We believe that working together in an acting class environment or in rehearsal cultivates empathy and community as well as self-confidence and a constructive sense of accomplishment.
The Redeeming Time Project stands deeply indebted to Katherine Vockins as well as the men and women of Rehabilitation Through the Arts and to Curt Tofteland and the men of Shakespeare Behind Bars. Our founder worked as a facilitator, teacher, and director with Rehabilitation Through the Arts for eight years at Sing Sing Correctional Facility and Fishkill Correctional Facility in New York State.
Participants in prison performing arts programs often become role models for other inmates and are recognized by prison administration and correction officers. They learn to walk away from conflicts, inspire morale and make the prison safer.
Participants in prison performing arts programs across the country have significantly lower recidivism rates than the general population; and they overwhelmingly look for opportunities to be of service in their communities once they return home and find their footing.

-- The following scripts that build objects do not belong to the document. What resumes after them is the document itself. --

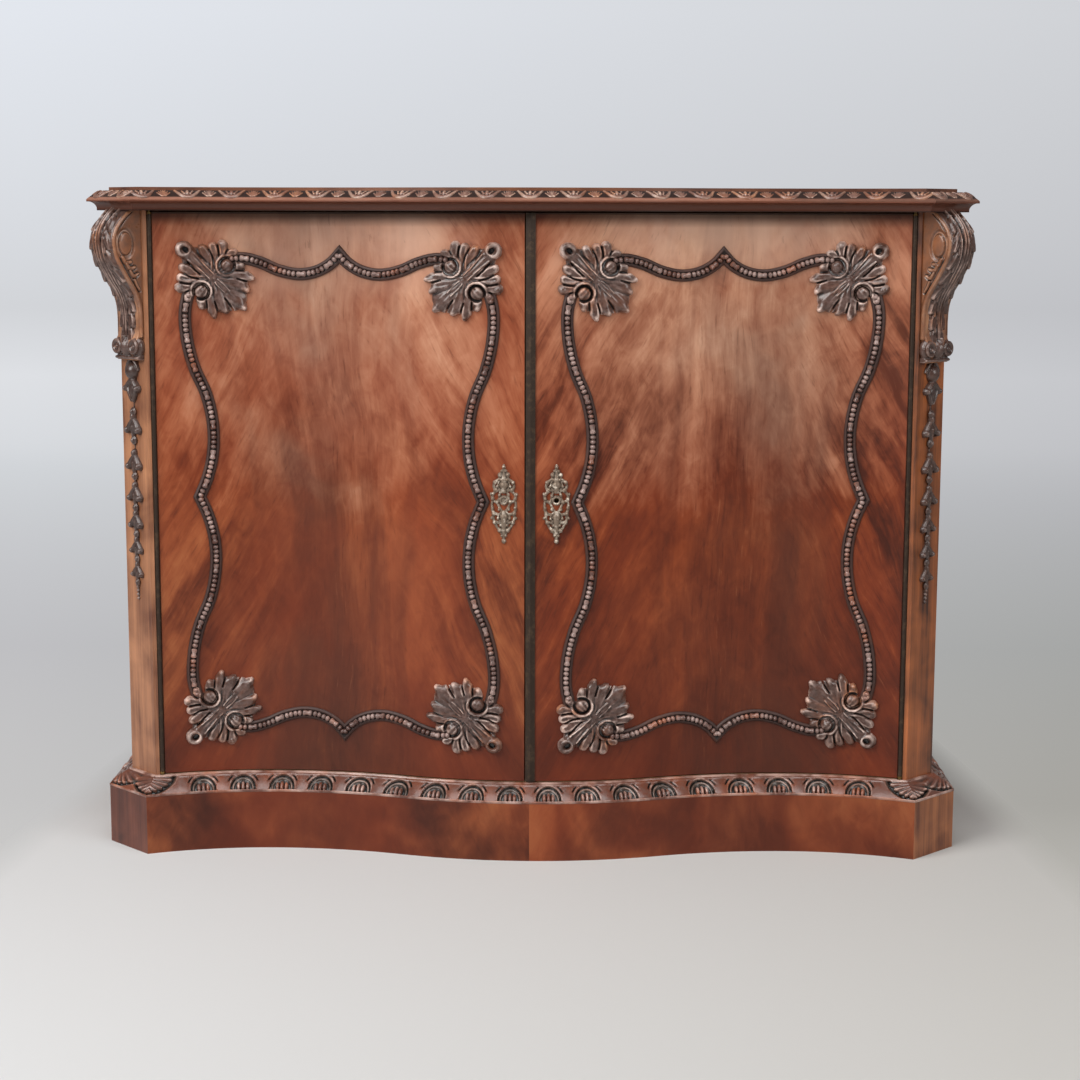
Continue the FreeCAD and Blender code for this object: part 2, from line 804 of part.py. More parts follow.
def make_ornament():
    """Leaves and mouldings of the right door."""
    leaves = [make_leaf(sign_x, sign_z) for sign_x in (-1, 1) for sign_z in (-1, 1)]
    rails = [cartouche_run(rail_path_shares, ((-1, sign), (1, sign))).cut(leaves) for sign in (-1, 1)]
    sides = [cartouche_run(side_path_shares, ((sign, -1), (sign, 1))).cut(leaves) for sign in (-1, 1)]
    return {"leaves": group(leaves), "rail_mouldings": group(rails), "side_mouldings": group(sides)}


def make_escutcheon():
    """A pierced plate with scrolled edges and two bosses, for the right door."""
    def place(share_x, share_z, sign):
        return (keyhole_station + sign * share_x * escutcheon_width / 2,
                escutcheon_level + share_z * escutcheon_height / 2)

    left = [place(*shares, -1) for shares in escutcheon_outline_shares]
    right = [place(*shares, 1) for shares in escutcheon_outline_shares]
    plate = raised([outline_face(left + right[::-1])], escutcheon_thickness)
    bosses = []
    windows = []
    for sign in (-1, 1):
        level = escutcheon_level + sign * escutcheon_boss_offset
        circle = Part.makeCircle(escutcheon_boss_radius,
                                 point(keyhole_station, front_y - overrun, level), backward)
        bosses.append(raised([Part.Face(Part.Wire(circle))], escutcheon_thickness + escutcheon_boss_rise))
        for side in (-1, 1):
            start = point(keyhole_station + side * escutcheon_window_offset, front_y,
                          escutcheon_level + sign * escutcheon_window_rise)
            windows.append(rod(escutcheon_window_radius, start, backward, overall_depth))
    return join([plate] + bosses).cut(windows)


# Doors and their fittings

def hinge_plate(level, outward):
    """A pivot hinge plate let into the end of the right door, with an arm and an eye."""
    z_from = min(level, level + outward * plate_thickness)
    z_to = z_from + plate_thickness
    axis_y = front_at(bead_station, body_inset)
    ends = (door_end - plate_length, door_end)
    front_inset = body_inset + plate_front_inset
    leaf = front_band(front_inset, front_inset + plate_width, ends, ends, z_from, z_to)
    root_x = bead_station - arm_reach
    root_y = front_at(root_x, front_inset + plate_width / 2)
    run, rise = bead_station - root_x, axis_y - root_y
    length = math.hypot(run, rise)
    shift = (-rise / length * arm_width / 2, run / length * arm_width / 2)
    arm = prism([(root_x + shift[0], root_y + shift[1]), (root_x - shift[0], root_y - shift[1]),
                 (bead_station - shift[0], axis_y - shift[1]),
                 (bead_station + shift[0], axis_y + shift[1])], z_from, z_to)
    eye = rod(bead_radius, point(bead_station, axis_y, z_from), up, plate_thickness)
    bore = rod(pin_radius + pin_play, point(bead_station, axis_y, z_from - overrun), up,
               plate_thickness + 2 * overrun)
    return join([leaf, arm, eye]).cut(bore)


def fixed_plate(level, outward):
    """A hinge plate let into the cupboard's bottom or top board, with the pivot pin."""
    z_from = min(level, level + outward * plate_thickness)
    axis_y = front_at(bead_station, body_inset)
    ends = (bead_station - plate_length, bead_station)
    inner = body_inset + plate_front_inset + plate_width
    leaf = front_band(body_inset + plate_front_inset, inner, ends, ends, z_from, z_from + plate_thickness)
    nose = rod(fixed_plate_nose, point(bead_station, axis_y, z_from), up, plate_thickness)
    web_back = front_at(bead_station, inner)
    web = box(bead_station - fixed_plate_nose, bead_station + fixed_plate_nose, axis_y, web_back,
              z_from, z_from + plate_thickness)
    gap = door_bottom_gap if outward < 0 else door_top_gap
    pin_start = point(bead_station, axis_y, level)
    pin = rod(pin_radius, pin_start, up * -outward, gap + plate_thickness)
    pieces = [leaf, web, nose, pin]
    if outward < 0:
        pieces.append(rod(collar_radius, pin_start, up, gap))
    return join(pieces)


def plate_screws(level, outward, far_end):
    """Two screws through a hinge plate and into the wood beyond it."""
    screws = []
    middle = body_inset + plate_front_inset + plate_width / 2
    for share in (0, 1):
        reach = plate_length - 2 * hinge_screw_end
        x = far_end - hinge_screw_end - share * reach
        start = point(x, front_at(x, middle), level)
        screws.append(rod(hinge_screw_radius, start, up * outward, hinge_screw_length))
    return screws


def lock_parts():
    """Lock case, bolt and the spaces that they need in the right door."""
    case_back = crest_y + body_inset + door_thickness
    case_front = case_back - lock_depth
    low, high = keyhole_height - lock_height / 2, keyhole_height + lock_height / 2
    right = right_door_edge + lock_length
    block = box(right_door_edge, right, case_front, case_back, low, high)
    cavity = box(right_door_edge + lock_wall, right - lock_wall, case_front + lock_wall,
                 case_back - lock_wall, low + lock_wall, high - lock_wall)
    bolt_y = (case_front + case_back) / 2
    bolt_left = right_door_edge + lock_bolt_setback
    half_y, half_z = lock_bolt_width / 2, lock_bolt_height / 2
    bolt_z = keyhole_height - lock_bolt_height
    bolt = box(bolt_left, bolt_left + lock_bolt_length, bolt_y - half_y, bolt_y + half_y,
               bolt_z - half_z, bolt_z + half_z)
    play = lock_bolt_play
    mouth = box(right_door_edge - overrun, right_door_edge + lock_wall + overrun,
                bolt_y - half_y - play, bolt_y + half_y + play,
                bolt_z - half_z - play, bolt_z + half_z + play)
    keyway = rod(keyhole_radius, point(keyhole_station, front_y, keyhole_height), backward,
                 case_front + lock_wall + overrun - front_y)
    pin = rod(lock_pin_radius, point(keyhole_station, case_front + lock_wall, keyhole_height),
              backward, lock_depth - 2 * lock_wall)
    case = join([block.cut([cavity, mouth, keyway]), pin])
    pocket_back = front_at(right, body_inset + door_thickness) + overrun
    pocket = box(right_door_edge - overrun, right, case_front, pocket_back, low, high)
    clear = mortise_clearance
    strike = box(left_door_edge - strike_thickness, left_door_edge,
                 bolt_y - strike_width / 2, bolt_y + strike_width / 2,
                 bolt_z - strike_height / 2, bolt_z + strike_height / 2)
    mortise = box(left_door_edge - lock_bolt_travel - clear, left_door_edge + overrun,
                  bolt_y - half_y - clear, bolt_y + half_y + clear,
                  bolt_z - half_z - clear, bolt_z + half_z + clear)
    return {"case": case, "bolt": bolt, "pocket": pocket, "keyway": keyway,
            "strike": strike.cut(mortise), "strike_seat": strike, "mortise": mortise}


def surface_bolt(tip_level, outward):
    """Case, sliding rod, keeper and keeper hole of one bolt on the left door's back."""
    plate_y = front_at(bolt_station - bolt_plate_width / 2, body_inset + door_thickness)
    plate_front = plate_y - bolt_plate_sink
    plate_back = plate_front + bolt_plate_thickness
    rod_y = plate_back + bolt_rod_standoff
    guide_back = rod_y + bolt_rod_standoff
    half = bolt_plate_width / 2
    plate_end = tip_level - outward * (bolt_plate_end - bolt_tip_setback)
    ends = sorted((plate_end, plate_end - outward * bolt_plate_length))
    pieces = [box(-bolt_station - half, -bolt_station + half, plate_front, plate_back, *ends)]
    for end in (ends[0] + bolt_guide_end, ends[1] - bolt_guide_end - bolt_guide_height):
        pieces.append(box(-bolt_station - half, -bolt_station + half, plate_back, guide_back,
                          end, end + bolt_guide_height))
    bore = rod(bolt_rod_radius + bolt_rod_play, point(-bolt_station, rod_y, ends[0] - overrun), up,
               bolt_plate_length + 2 * overrun)
    case = join(pieces).cut(bore)
    shaft = rod(bolt_rod_radius, point(-bolt_station, rod_y, tip_level), up * -outward, bolt_rod_length)
    knob_level = tip_level - outward * (bolt_plate_length / 2 + bolt_travel / 2)
    knob = rod(bolt_knob_radius, point(-bolt_station, rod_y, knob_level), backward,
               bolt_rod_standoff + bolt_knob_length)
    seat = top_underside if outward > 0 else floor_level
    keeper_z = sorted((seat, seat + outward * keeper_thickness))
    keeper = box(-bolt_station - keeper_width / 2, -bolt_station + keeper_width / 2,
                 rod_y - keeper_length / 2, rod_y + keeper_length / 2, *keeper_z)
    hole = rod(bolt_rod_radius + keeper_clearance,
               point(-bolt_station, rod_y, seat - outward * overrun), up * outward,
               bolt_hole_depth + overrun)
    return {"case": case, "rod": join([shaft, knob]), "keeper": keeper.cut(hole),
            "keeper_seat": keeper, "hole": hole}


def make_strip():
    """The two-sided strip that stands on the right door's meeting edge."""
    left, right = right_door_edge, strip_width / 2
    middle = (left + right) / 2
    seat = [point(x, front_at(x, body_inset), door_bottom) for x in (left, middle, right)]
    ridge = point(middle, seat[1].y - strip_projection, door_bottom)
    shoulder_left = point(left, seat[0].y - strip_edge, door_bottom)
    shoulder_right = point(right, seat[2].y - strip_edge, door_bottom)
    edges = [Part.Arc(*seat).toShape()]
    turns = [seat[2], shoulder_right, ridge, shoulder_left, seat[0]]
    for start, end in zip(turns, turns[1:]):
        edges.append(Part.makeLine(start, end))
    return Part.Face(Part.Wire(edges)).extrude(up * (door_top - door_bottom))


def door_slab(outer, inner, x_from, x_to):
    """A full-height curved layer of a door."""
    ends = (x_from, x_to)
    return front_band(outer, inner, ends, ends, door_bottom, door_top)


def make_doors(carcass):
    """Both doors with their fittings; the boards of the carcass are cut to take theirs."""
    skin = body_inset + veneer_thickness
    back = body_inset + door_thickness
    plates = [hinge_plate(door_bottom, 1), hinge_plate(door_top, -1)]
    screws = plate_screws(door_bottom, 1, door_end) + plate_screws(door_top, -1, door_end)
    left_plates = [mirrored(plate) for plate in plates]
    left_screws = [mirrored(screw) for screw in screws]
    lock = lock_parts()
    top_bolt = surface_bolt(door_top - bolt_tip_setback, 1)
    bottom_bolt = surface_bolt(door_bottom + bolt_tip_setback, -1)
    bolts = [top_bolt, bottom_bolt]

    right_core = door_slab(skin, back, right_door_edge, door_end)
    right_veneer = door_slab(body_inset, skin, right_door_edge, door_end)
    left_core = door_slab(skin, back, -door_end, left_door_edge)
    left_veneer = door_slab(body_inset, skin, -door_end, left_door_edge)
    ornament = make_ornament()
    plate = make_escutcheon()

    fixed = [fixed_plate(floor_level, -1), fixed_plate(top_underside, 1)]
    fixed_screws = plate_screws(floor_level, -1, bead_station)
    fixed_screws += plate_screws(top_underside, 1, bead_station)
    fixed += [mirrored(piece) for piece in fixed]
    fixed_screws += [mirrored(screw) for screw in fixed_screws]
    seats = [bolt["keeper_seat"] for bolt in bolts] + [bolt["hole"] for bolt in bolts]
    for name in ("bottom_board", "carcass_top", "base_moulding_front"):
        carcass[name] = carcass[name].cut(fixed + fixed_screws + seats)

    cases = [bolt["case"] for bolt in bolts]
    left_cuts = left_plates + left_screws + cases + [lock["strike_seat"], lock["mortise"]]
    right_cuts = plates + screws + [lock["pocket"], lock["keyway"]]
    return {
        "left_door_core": left_core.cut(left_cuts),
        "left_door_veneer": left_veneer.cut(left_plates + [lock["strike_seat"]]),
        "left_door_rail_mouldings": mirrored(ornament["rail_mouldings"]),
        "left_door_side_mouldings": mirrored(ornament["side_mouldings"]),
        "left_door_leaves": mirrored(ornament["leaves"]),
        "left_escutcheon": mirrored(plate),
        "left_door_hinge_plates": group([piece.cut(left_screws) for piece in left_plates]),
        "left_door_screws": group(left_screws),
        "bolt_cases": group(cases),
        "strike_plate": lock["strike"],
        "top_bolt": top_bolt["rod"],
        "bottom_bolt": bottom_bolt["rod"],
        "right_door_core": right_core.cut(right_cuts),
        "right_door_veneer": right_veneer.cut(plates + [lock["keyway"]]),
        "right_door_rail_mouldings": ornament["rail_mouldings"],
        "right_door_side_mouldings": ornament["side_mouldings"],
        "right_door_leaves": ornament["leaves"],
        "right_escutcheon": plate.cut(lock["keyway"]),
        "right_door_hinge_plates": group([piece.cut(screws) for piece in plates]),
        "right_door_screws": group(screws),
        "lock_case": lock["case"],
        "lock_bolt": lock["bolt"],
        "meeting_strip": make_strip(),
        "carcass_hinge_plates": group([piece.cut(fixed_screws) for piece in fixed]),
        "carcass_hinge_screws": group(fixed_screws),
        "bolt_keepers": group([bolt["keeper"] for bolt in bolts]),
    }


def main():
    """Builds every piece and writes one file for each."""
    pieces = {}
    for maker in (make_plinth, make_base, make_top, make_carcass, make_back):
        pieces.update(maker())
    console, husks = make_console(), make_husks()
    for side in ("left", "right"):
        pieces["console_" + side] = on_side(console, side)
        pieces["husk_drop_" + side] = on_side(husks, side)
    pieces.update(make_doors(pieces))
    os.makedirs("parts", exist_ok=True)
    for name, shape in pieces.items():
        placed = shape.translated(point(0, -middle_y))
        placed.exportStep("parts/" + name + ".step")
        sound = "" if placed.isValid() else "  not valid"
        print(name, len(placed.Solids), round(placed.Volume), sound)


main()
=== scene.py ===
"""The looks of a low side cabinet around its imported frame: carvings, veneers, fittings, floor and light.

Every length is in metres, in the frame's own axes: X to the right, Y to the back, Z up. Only the flat
drawings of carved pieces are in millimetres.
"""

import logging
import math
from collections.abc import Callable, Iterable, Sequence
from dataclasses import dataclass, field
from enum import Enum, auto

import bpy
import numpy as np
from mathutils import Matrix, Vector


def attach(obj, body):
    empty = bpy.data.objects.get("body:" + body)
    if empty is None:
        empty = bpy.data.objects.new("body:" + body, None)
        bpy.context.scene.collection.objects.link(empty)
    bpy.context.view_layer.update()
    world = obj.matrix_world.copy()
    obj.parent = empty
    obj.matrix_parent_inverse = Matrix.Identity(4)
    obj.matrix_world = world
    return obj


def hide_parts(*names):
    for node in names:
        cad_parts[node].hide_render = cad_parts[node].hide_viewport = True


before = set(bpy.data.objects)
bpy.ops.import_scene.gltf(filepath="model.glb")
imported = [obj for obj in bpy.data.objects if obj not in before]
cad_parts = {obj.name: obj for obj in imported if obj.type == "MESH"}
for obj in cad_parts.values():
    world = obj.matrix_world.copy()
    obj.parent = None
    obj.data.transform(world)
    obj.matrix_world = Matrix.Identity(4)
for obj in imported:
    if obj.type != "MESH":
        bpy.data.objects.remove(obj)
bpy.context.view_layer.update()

log = logging.getLogger("cabinet")

Flat = tuple[float, float]
Spot = tuple[float, float, float]
Stroke = Sequence[Spot]
Colour = tuple[float, float, float]
Socket = bpy.types.NodeSocket
NodeTree = bpy.types.NodeTree
Material = bpy.types.Material
Thing = bpy.types.Object
Mapping = Callable[[np.ndarray], np.ndarray]
MILLIMETRE = 0.001
DIAGONAL = math.sqrt(0.5)
BOTH = (-1, 1)


class Side(Enum):
    """A half of the cabinet; the value is the sign of its X."""

    LEFT = -1
    RIGHT = 1

    @property
    def word(self) -> str:
        """The side's name in piece names."""
        return self.name.lower()


class Axis(Enum):
    """The direction that a board's grain runs in."""

    X = 0
    Y = 1
    Z = 2


class Mark(Enum):
    """What the points of a carved mesh store: how far they stand out, and whether they are sunk ground."""

    RIDGE = "ridge"
    SUNK = "sunk"


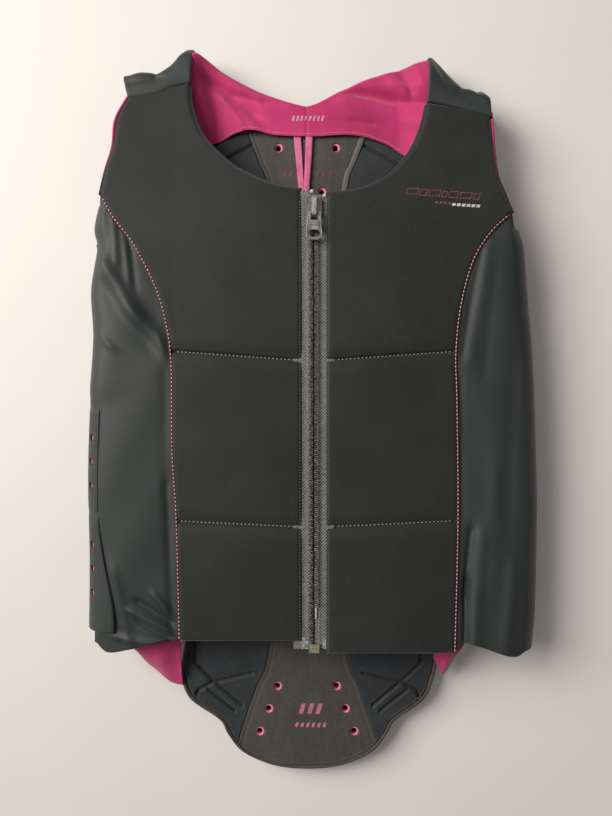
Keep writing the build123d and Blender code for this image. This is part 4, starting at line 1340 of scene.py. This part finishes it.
for side, sign in SIDES.items():
    x = np.linspace(18.0, 134.0, 200)
    for which in CHANNELS:
        path = on_front(side, x, channel_station(which, x)) + [0, 0, 0.45]
        row = stitch_row(f"{which}_channel_stitches_{side}", path, 3.8, 1.6, 0.38)
        fit(row, pale_thread, bends=side)
    seam = smooth_line(SIDE_SEAM[side], np.linspace(0.004, 0.996, 420))
    seam_z = front_height(seam[:, 0], seam[:, 1]) - 1.9
    path = np.column_stack([sign * (seam[:, 0] + 0.4), seam[:, 1], seam_z])
    piping_roll = tube_shape(f"side_seam_piping_{side}", path, 1.0, 8)
    row = stitch_row(f"side_seam_stitches_{side}", path + [-sign * 0.5, 0, 1.0], 3.8, 1.8, 0.44)
    zip_x = zip_edge + (1.6 if side == "right" else 1.3)
    y = np.linspace(SIDE_SEAM[side][0][1] + 2, NECKLINE[side][0][1] - 3, 300)
    rolled_edge = front_height(zip_x, y) + front_relief(zip_x, y, side) - 0.5
    edge_path = np.column_stack([np.full(len(y), sign * zip_x), y, rolled_edge])
    edge_row = stitch_row(f"zip_edge_stitches_{side}", edge_path, 2.9, 1.9, 0.26)
    fit(piping_roll, seam_piping, bends=side)
    fit(row, seam_thread, bends=side)
    fit(edge_row, dark_thread, bends=side)

lip_line = wing_grid("left", -0.15, 0, 260)[:, -3]
lip_line = lip_line[(lip_line[:, 1] > -214) & (lip_line[:, 1] < LAP_START)]
fit(stitch_row("wing_lip_stitches", lip_line, 3.4, 2.0, 0.28), grey_thread)

# ---- Chest mark ---------------------------------------------------------------------------------
# A plain mark is printed on the wearer's chest: slanted rose outlines over a short pale bar.
CHEST_LEFT, CHEST_LOW, OUTLINE, BLOCK_TALL, BLOCK_GAP = 87.0, 210.5, 0.75, 6.4, 1.7
MARK_FALL = 0.075  # the mark runs this much downhill to the right
widths = [11.0, 7.0, 11.0, 4.5, 9.0, 11.0, 6.0]
starts = CHEST_LEFT + np.r_[0, np.cumsum(np.array(widths) + BLOCK_GAP)[:-1]]
rise = BLOCK_TALL - OUTLINE
outlines = []
for left, wide in zip(starts, widths):
    outlines += [(x, CHEST_LOW, OUTLINE, BLOCK_TALL) for x in (left, left + wide - OUTLINE)]
    outlines += [(left, CHEST_LOW, wide, OUTLINE), (left + SLANT * rise, CHEST_LOW + rise, wide, OUTLINE)]


def chest_surface(x, y):
    """Height of the right front under the print."""
    return front_height(x, y) + front_relief(x, y, "right")


mark_ink = ink("mark_ink", rgb(0.09, 0.020, 0.036), rgb(0.26, 0.070, 0.115))
white_ink = ink("white_ink", rgb(0.38, 0.33, 0.34), rgb(0.74, 0.68, 0.68))
chest_marks = {
    "chest_outlines": (outlines, mark_ink),
    "chest_bar": (bar_row(6, 131, 4.6, 203.2, 3.4, 2.6), white_ink),
    "chest_dashes": (bar_row(4, 115, 4.0, 204.0, 2.6, 2.3), mark_ink),
}
for name, (bars, paint) in chest_marks.items():
    tilted = [(x, y - MARK_FALL * (x - CHEST_LEFT), wide, tall) for x, y, wide, tall in bars]
    fit(printed(name, tilted, chest_surface, thick=0.16), paint, bends="right")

Researchers at John Jay College of Criminal Justice showed that participants in our sibling program, Rehabilitation Through the Arts, demonstrated improved behavior and anger management, with fewer and less serious infractions compared to a control group.
A second study by researchers at Purchase College showed that participation in RTA led to achieving a high school equivalency diploma earlier in the sentence and a three-fold increase in post high school academics, compared to a carefully matched sample.
Having someone to interact with from the outside that actually cares changes your perspective, it opens you up.You begin to value yourself because you realize that there is something in you to value.
The value of this work in prison is to be able to express yourself without the mask that we wear every day in here.
I thought Shakespeare was just for white people. After learning about Shakespeare, he has no color. He has no boundaries.
I learned that when I put my mind to something, I know I can get it done. The forms of theatre we are working with and studying showed me that there are so many ways to make ourselves better people.